Please output exactly the lines of the material from the first through the line containing "self.socket = socket", and nothing more.
======== Information provided
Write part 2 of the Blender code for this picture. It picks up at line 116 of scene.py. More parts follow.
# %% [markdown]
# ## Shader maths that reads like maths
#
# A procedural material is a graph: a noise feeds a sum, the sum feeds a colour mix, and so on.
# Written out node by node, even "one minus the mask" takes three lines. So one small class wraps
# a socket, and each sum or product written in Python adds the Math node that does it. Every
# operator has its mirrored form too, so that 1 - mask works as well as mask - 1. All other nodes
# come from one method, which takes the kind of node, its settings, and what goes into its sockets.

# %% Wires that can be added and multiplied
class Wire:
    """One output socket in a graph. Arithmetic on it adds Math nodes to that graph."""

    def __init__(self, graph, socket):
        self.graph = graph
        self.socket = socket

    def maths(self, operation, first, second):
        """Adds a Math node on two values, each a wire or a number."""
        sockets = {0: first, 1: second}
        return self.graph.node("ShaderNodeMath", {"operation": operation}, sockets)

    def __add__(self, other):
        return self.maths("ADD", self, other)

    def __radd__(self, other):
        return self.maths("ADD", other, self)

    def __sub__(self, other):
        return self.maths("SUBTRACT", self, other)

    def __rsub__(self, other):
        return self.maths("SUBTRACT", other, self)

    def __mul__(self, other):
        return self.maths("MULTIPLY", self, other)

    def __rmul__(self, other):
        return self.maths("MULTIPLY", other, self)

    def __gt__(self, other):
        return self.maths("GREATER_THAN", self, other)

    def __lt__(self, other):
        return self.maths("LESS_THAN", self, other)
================
### [Exercise output]
Write part 2 of the Blender code for this picture. It picks up at line 116 of scene.py. More parts follow.
# %% [markdown]
# ## Shader maths that reads like maths
#
# A procedural material is a graph: a noise feeds a sum, the sum feeds a colour mix, and so on.
# Written out node by node, even "one minus the mask" takes three lines. So one small class wraps
# a socket, and each sum or product written in Python adds the Math node that does it. Every
# operator has its mirrored form too, so that 1 - mask works as well as mask - 1. All other nodes
# come from one method, which takes the kind of node, its settings, and what goes into its sockets.

# %% Wires that can be added and multiplied
class Wire:
    """One output socket in a graph. Arithmetic on it adds Math nodes to that graph."""

    def __init__(self, graph, socket):
        self.graph = graph
        self.socket = socket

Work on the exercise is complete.